◆ Request ◆
Go through the records underneath and write each one out again exactly.

»»

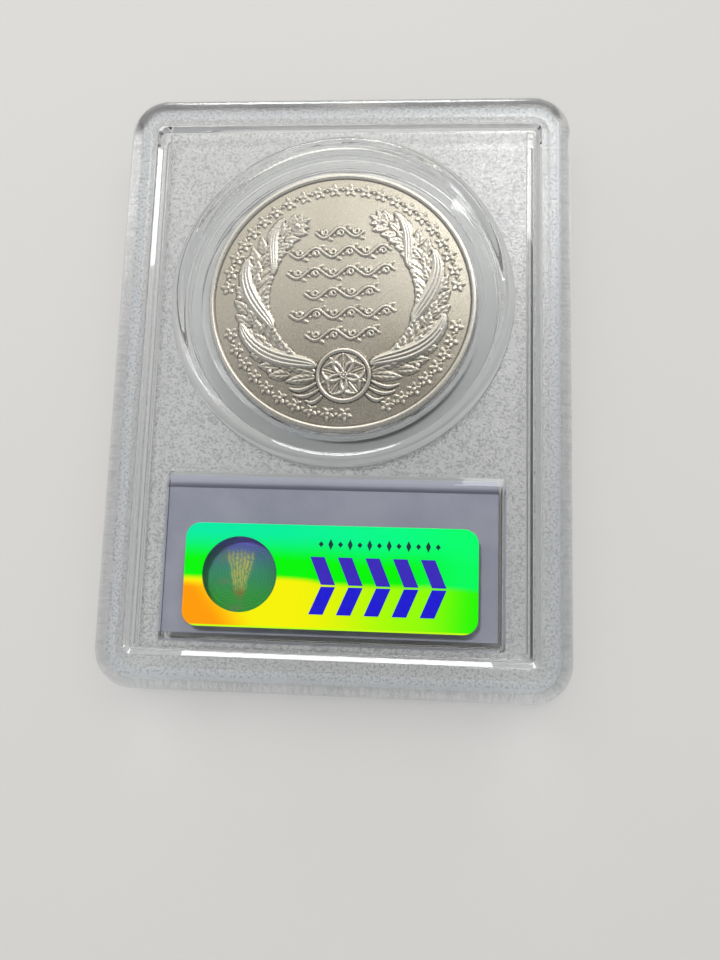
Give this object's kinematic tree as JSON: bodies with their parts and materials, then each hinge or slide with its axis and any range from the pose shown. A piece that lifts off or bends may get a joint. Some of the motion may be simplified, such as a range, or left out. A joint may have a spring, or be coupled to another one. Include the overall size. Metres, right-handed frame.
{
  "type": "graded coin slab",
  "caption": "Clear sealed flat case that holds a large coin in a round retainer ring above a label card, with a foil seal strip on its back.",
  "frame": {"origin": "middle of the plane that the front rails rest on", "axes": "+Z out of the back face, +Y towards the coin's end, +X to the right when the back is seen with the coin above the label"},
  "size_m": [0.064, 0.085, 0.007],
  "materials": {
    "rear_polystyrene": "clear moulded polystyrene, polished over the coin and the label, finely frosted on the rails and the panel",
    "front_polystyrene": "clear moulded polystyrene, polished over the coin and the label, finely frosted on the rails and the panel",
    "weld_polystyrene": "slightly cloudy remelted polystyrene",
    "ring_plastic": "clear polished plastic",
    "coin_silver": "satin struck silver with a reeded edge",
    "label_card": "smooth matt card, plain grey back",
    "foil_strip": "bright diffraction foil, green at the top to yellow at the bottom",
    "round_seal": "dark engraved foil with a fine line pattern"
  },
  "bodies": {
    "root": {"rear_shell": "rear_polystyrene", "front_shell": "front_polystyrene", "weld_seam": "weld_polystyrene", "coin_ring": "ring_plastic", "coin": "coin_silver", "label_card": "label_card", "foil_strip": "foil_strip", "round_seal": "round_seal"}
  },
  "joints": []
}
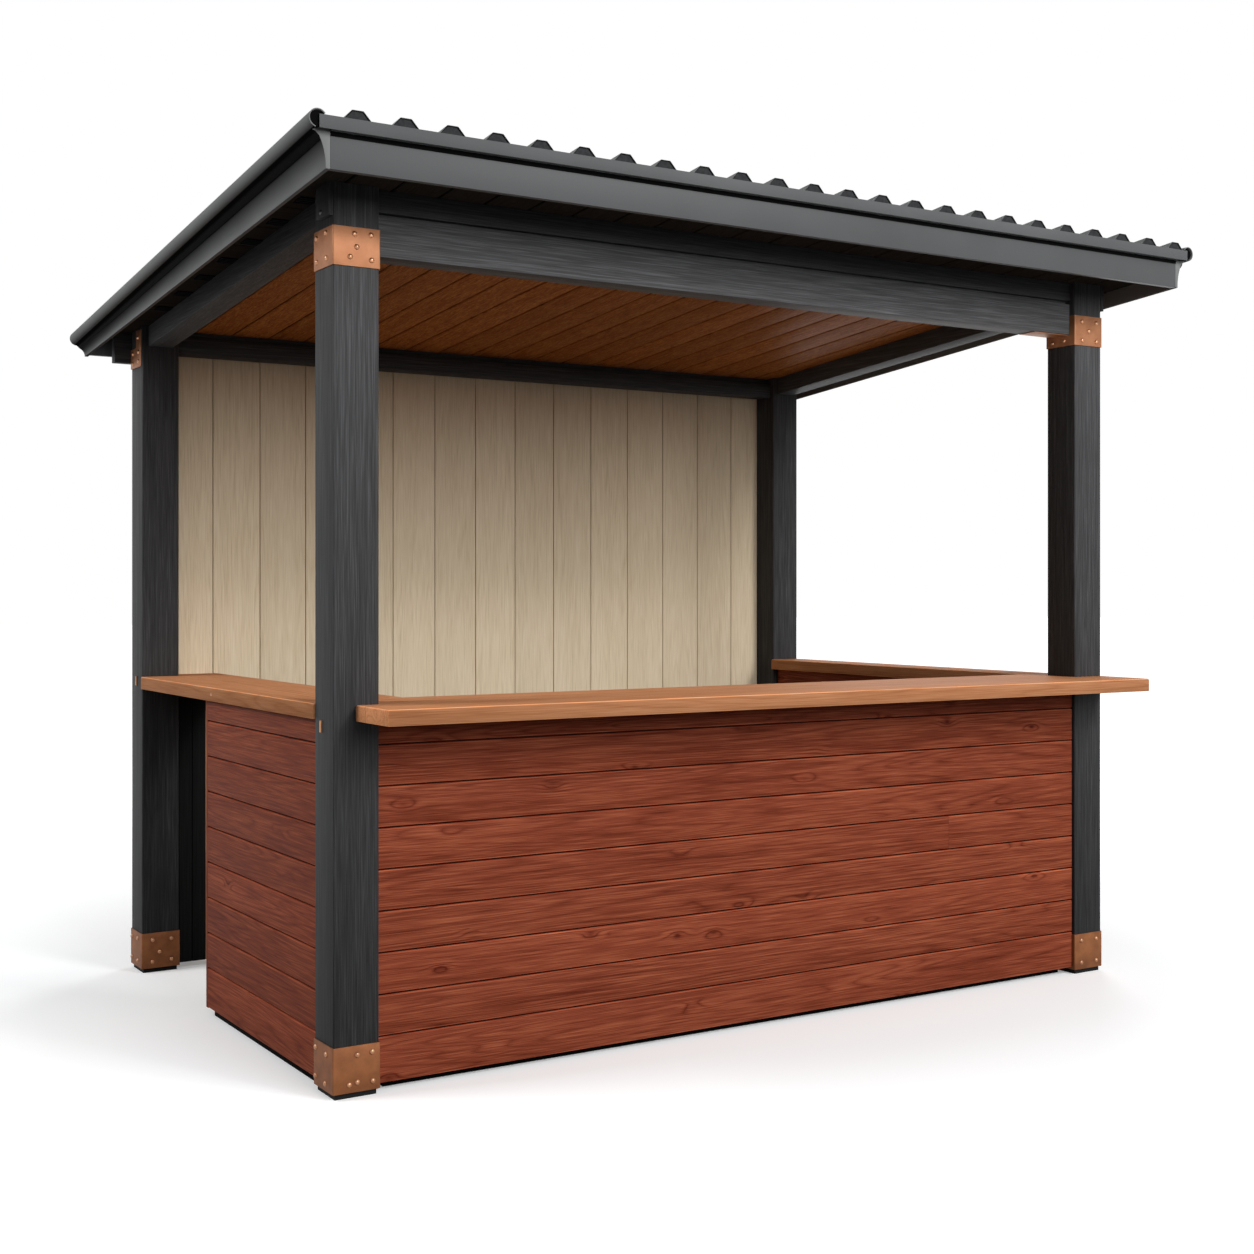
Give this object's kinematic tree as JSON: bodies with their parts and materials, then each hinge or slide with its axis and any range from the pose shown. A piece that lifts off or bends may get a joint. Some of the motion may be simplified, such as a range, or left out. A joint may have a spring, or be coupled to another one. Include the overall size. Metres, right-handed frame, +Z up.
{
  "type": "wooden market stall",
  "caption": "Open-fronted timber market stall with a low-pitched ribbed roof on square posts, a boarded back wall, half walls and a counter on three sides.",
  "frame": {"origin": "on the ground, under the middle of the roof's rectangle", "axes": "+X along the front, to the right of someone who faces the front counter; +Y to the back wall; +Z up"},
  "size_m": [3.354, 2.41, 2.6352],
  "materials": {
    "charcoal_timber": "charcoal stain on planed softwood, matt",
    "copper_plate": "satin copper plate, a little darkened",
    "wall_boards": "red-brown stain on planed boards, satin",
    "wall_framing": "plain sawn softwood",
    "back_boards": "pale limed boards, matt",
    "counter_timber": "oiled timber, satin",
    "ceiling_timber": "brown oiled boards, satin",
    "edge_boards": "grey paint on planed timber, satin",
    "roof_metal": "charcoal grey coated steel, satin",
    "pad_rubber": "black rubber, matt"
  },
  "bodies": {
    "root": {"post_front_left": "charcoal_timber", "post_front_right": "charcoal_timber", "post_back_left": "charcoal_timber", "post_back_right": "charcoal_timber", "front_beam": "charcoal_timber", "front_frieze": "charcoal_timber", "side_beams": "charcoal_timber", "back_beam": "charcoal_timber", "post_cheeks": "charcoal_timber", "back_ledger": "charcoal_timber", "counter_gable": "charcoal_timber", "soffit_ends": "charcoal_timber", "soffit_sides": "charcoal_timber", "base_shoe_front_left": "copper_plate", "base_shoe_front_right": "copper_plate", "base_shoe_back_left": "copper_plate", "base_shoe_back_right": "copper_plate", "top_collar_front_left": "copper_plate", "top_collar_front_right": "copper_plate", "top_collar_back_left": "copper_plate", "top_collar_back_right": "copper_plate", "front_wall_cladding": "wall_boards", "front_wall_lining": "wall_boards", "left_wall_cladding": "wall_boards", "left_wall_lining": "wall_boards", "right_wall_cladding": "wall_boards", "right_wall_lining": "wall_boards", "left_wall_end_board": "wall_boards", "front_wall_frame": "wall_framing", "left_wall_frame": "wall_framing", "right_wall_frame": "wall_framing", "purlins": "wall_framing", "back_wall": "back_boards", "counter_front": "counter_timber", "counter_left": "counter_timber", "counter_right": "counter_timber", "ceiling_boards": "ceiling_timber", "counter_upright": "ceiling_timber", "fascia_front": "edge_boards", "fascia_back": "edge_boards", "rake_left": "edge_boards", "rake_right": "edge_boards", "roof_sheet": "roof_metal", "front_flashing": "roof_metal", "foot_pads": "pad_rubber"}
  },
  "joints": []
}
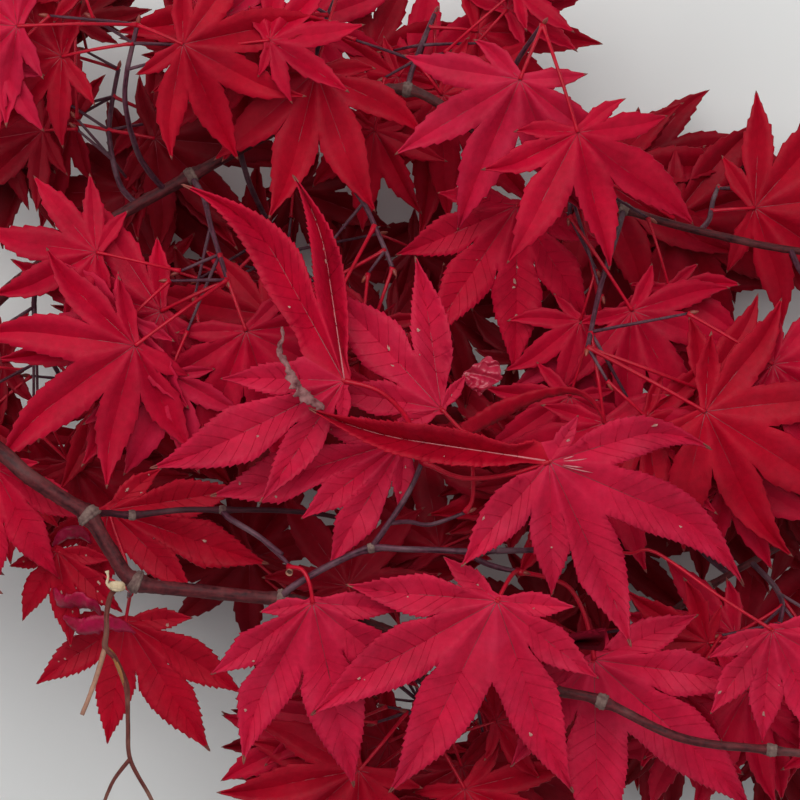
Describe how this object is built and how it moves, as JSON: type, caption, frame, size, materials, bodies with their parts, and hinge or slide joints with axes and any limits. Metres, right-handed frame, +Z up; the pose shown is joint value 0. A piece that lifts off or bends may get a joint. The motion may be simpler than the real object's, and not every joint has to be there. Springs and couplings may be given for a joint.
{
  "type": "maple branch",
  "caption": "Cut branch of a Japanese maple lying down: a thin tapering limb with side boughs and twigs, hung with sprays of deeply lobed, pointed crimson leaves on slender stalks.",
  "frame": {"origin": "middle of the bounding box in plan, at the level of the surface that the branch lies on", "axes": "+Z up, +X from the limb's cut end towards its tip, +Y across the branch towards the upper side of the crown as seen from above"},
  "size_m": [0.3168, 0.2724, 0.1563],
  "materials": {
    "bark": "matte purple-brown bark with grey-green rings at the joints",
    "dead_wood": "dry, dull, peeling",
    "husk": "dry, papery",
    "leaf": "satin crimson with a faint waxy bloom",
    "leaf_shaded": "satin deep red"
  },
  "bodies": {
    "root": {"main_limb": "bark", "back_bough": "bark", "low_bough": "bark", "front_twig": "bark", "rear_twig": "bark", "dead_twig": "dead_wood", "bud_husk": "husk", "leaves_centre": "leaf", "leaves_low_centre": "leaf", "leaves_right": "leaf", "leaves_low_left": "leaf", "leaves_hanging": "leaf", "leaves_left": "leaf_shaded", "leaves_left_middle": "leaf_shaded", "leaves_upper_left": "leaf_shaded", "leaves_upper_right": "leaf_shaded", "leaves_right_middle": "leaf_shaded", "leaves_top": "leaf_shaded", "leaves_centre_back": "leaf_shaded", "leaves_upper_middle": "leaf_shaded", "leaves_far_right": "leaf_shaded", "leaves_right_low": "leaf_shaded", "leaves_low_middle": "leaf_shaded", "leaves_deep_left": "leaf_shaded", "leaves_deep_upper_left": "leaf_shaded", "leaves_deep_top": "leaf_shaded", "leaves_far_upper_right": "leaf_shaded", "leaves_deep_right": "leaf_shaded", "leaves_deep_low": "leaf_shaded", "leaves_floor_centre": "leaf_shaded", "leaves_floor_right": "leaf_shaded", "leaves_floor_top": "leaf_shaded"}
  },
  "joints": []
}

««

◆ Result of this exercise ◆
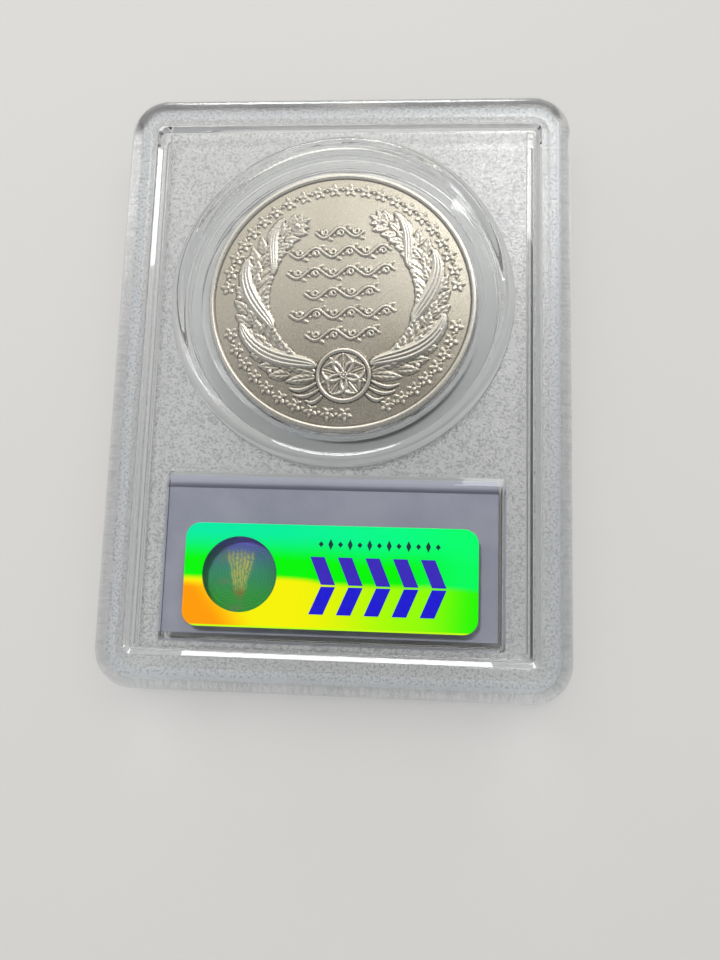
Give this object's kinematic tree as JSON: bodies with their parts and materials, then each hinge or slide with its axis and any range from the pose shown. A piece that lifts off or bends may get a joint. Some of the motion may be simplified, such as a range, or left out. A joint may have a spring, or be coupled to another one. Include the overall size. Metres, right-handed frame.
{
  "type": "graded coin slab",
  "caption": "Clear sealed flat case that holds a large coin in a round retainer ring above a label card, with a foil seal strip on its back.",
  "frame": {"origin": "middle of the plane that the front rails rest on", "axes": "+Z out of the back face, +Y towards the coin's end, +X to the right when the back is seen with the coin above the label"},
  "size_m": [0.064, 0.085, 0.007],
  "materials": {
    "rear_polystyrene": "clear moulded polystyrene, polished over the coin and the label, finely frosted on the rails and the panel",
    "front_polystyrene": "clear moulded polystyrene, polished over the coin and the label, finely frosted on the rails and the panel",
    "weld_polystyrene": "slightly cloudy remelted polystyrene",
    "ring_plastic": "clear polished plastic",
    "coin_silver": "satin struck silver with a reeded edge",
    "label_card": "smooth matt card, plain grey back",
    "foil_strip": "bright diffraction foil, green at the top to yellow at the bottom",
    "round_seal": "dark engraved foil with a fine line pattern"
  },
  "bodies": {
    "root": {"rear_shell": "rear_polystyrene", "front_shell": "front_polystyrene", "weld_seam": "weld_polystyrene", "coin_ring": "ring_plastic", "coin": "coin_silver", "label_card": "label_card", "foil_strip": "foil_strip", "round_seal": "round_seal"}
  },
  "joints": []
}
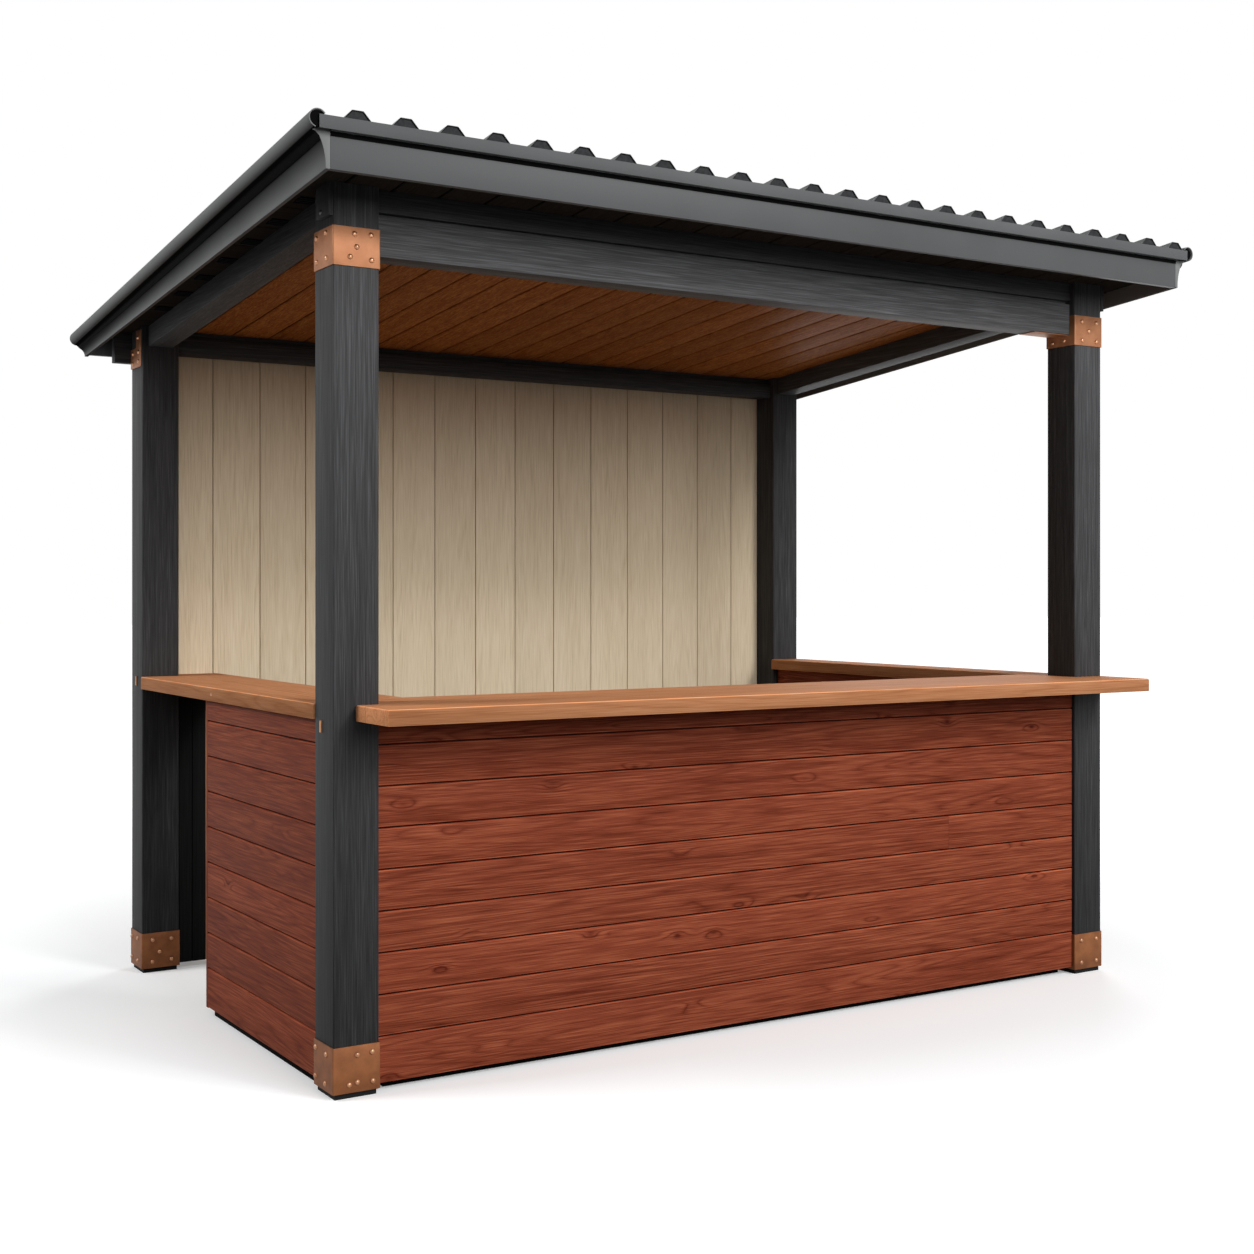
Give this object's kinematic tree as JSON: bodies with their parts and materials, then each hinge or slide with its axis and any range from the pose shown. A piece that lifts off or bends may get a joint. Some of the motion may be simplified, such as a range, or left out. A joint may have a spring, or be coupled to another one. Include the overall size. Metres, right-handed frame, +Z up.
{
  "type": "wooden market stall",
  "caption": "Open-fronted timber market stall with a low-pitched ribbed roof on square posts, a boarded back wall, half walls and a counter on three sides.",
  "frame": {"origin": "on the ground, under the middle of the roof's rectangle", "axes": "+X along the front, to the right of someone who faces the front counter; +Y to the back wall; +Z up"},
  "size_m": [3.354, 2.41, 2.6352],
  "materials": {
    "charcoal_timber": "charcoal stain on planed softwood, matt",
    "copper_plate": "satin copper plate, a little darkened",
    "wall_boards": "red-brown stain on planed boards, satin",
    "wall_framing": "plain sawn softwood",
    "back_boards": "pale limed boards, matt",
    "counter_timber": "oiled timber, satin",
    "ceiling_timber": "brown oiled boards, satin",
    "edge_boards": "grey paint on planed timber, satin",
    "roof_metal": "charcoal grey coated steel, satin",
    "pad_rubber": "black rubber, matt"
  },
  "bodies": {
    "root": {"post_front_left": "charcoal_timber", "post_front_right": "charcoal_timber", "post_back_left": "charcoal_timber", "post_back_right": "charcoal_timber", "front_beam": "charcoal_timber", "front_frieze": "charcoal_timber", "side_beams": "charcoal_timber", "back_beam": "charcoal_timber", "post_cheeks": "charcoal_timber", "back_ledger": "charcoal_timber", "counter_gable": "charcoal_timber", "soffit_ends": "charcoal_timber", "soffit_sides": "charcoal_timber", "base_shoe_front_left": "copper_plate", "base_shoe_front_right": "copper_plate", "base_shoe_back_left": "copper_plate", "base_shoe_back_right": "copper_plate", "top_collar_front_left": "copper_plate", "top_collar_front_right": "copper_plate", "top_collar_back_left": "copper_plate", "top_collar_back_right": "copper_plate", "front_wall_cladding": "wall_boards", "front_wall_lining": "wall_boards", "left_wall_cladding": "wall_boards", "left_wall_lining": "wall_boards", "right_wall_cladding": "wall_boards", "right_wall_lining": "wall_boards", "left_wall_end_board": "wall_boards", "front_wall_frame": "wall_framing", "left_wall_frame": "wall_framing", "right_wall_frame": "wall_framing", "purlins": "wall_framing", "back_wall": "back_boards", "counter_front": "counter_timber", "counter_left": "counter_timber", "counter_right": "counter_timber", "ceiling_boards": "ceiling_timber", "counter_upright": "ceiling_timber", "fascia_front": "edge_boards", "fascia_back": "edge_boards", "rake_left": "edge_boards", "rake_right": "edge_boards", "roof_sheet": "roof_metal", "front_flashing": "roof_metal", "foot_pads": "pad_rubber"}
  },
  "joints": []
}
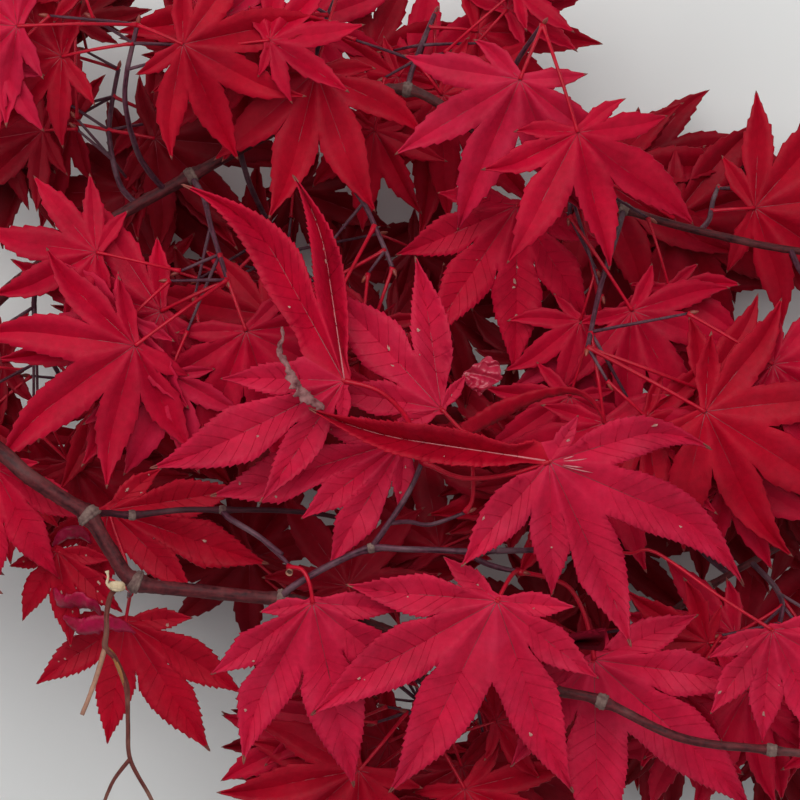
Describe how this object is built and how it moves, as JSON: type, caption, frame, size, materials, bodies with their parts, and hinge or slide joints with axes and any limits. Metres, right-handed frame, +Z up; the pose shown is joint value 0. A piece that lifts off or bends may get a joint. The motion may be simpler than the real object's, and not every joint has to be there. Springs and couplings may be given for a joint.
{
  "type": "maple branch",
  "caption": "Cut branch of a Japanese maple lying down: a thin tapering limb with side boughs and twigs, hung with sprays of deeply lobed, pointed crimson leaves on slender stalks.",
  "frame": {"origin": "middle of the bounding box in plan, at the level of the surface that the branch lies on", "axes": "+Z up, +X from the limb's cut end towards its tip, +Y across the branch towards the upper side of the crown as seen from above"},
  "size_m": [0.3168, 0.2724, 0.1563],
  "materials": {
    "bark": "matte purple-brown bark with grey-green rings at the joints",
    "dead_wood": "dry, dull, peeling",
    "husk": "dry, papery",
    "leaf": "satin crimson with a faint waxy bloom",
    "leaf_shaded": "satin deep red"
  },
  "bodies": {
    "root": {"main_limb": "bark", "back_bough": "bark", "low_bough": "bark", "front_twig": "bark", "rear_twig": "bark", "dead_twig": "dead_wood", "bud_husk": "husk", "leaves_centre": "leaf", "leaves_low_centre": "leaf", "leaves_right": "leaf", "leaves_low_left": "leaf", "leaves_hanging": "leaf", "leaves_left": "leaf_shaded", "leaves_left_middle": "leaf_shaded", "leaves_upper_left": "leaf_shaded", "leaves_upper_right": "leaf_shaded", "leaves_right_middle": "leaf_shaded", "leaves_top": "leaf_shaded", "leaves_centre_back": "leaf_shaded", "leaves_upper_middle": "leaf_shaded", "leaves_far_right": "leaf_shaded", "leaves_right_low": "leaf_shaded", "leaves_low_middle": "leaf_shaded", "leaves_deep_left": "leaf_shaded", "leaves_deep_upper_left": "leaf_shaded", "leaves_deep_top": "leaf_shaded", "leaves_far_upper_right": "leaf_shaded", "leaves_deep_right": "leaf_shaded", "leaves_deep_low": "leaf_shaded", "leaves_floor_centre": "leaf_shaded", "leaves_floor_right": "leaf_shaded", "leaves_floor_top": "leaf_shaded"}
  },
  "joints": []
}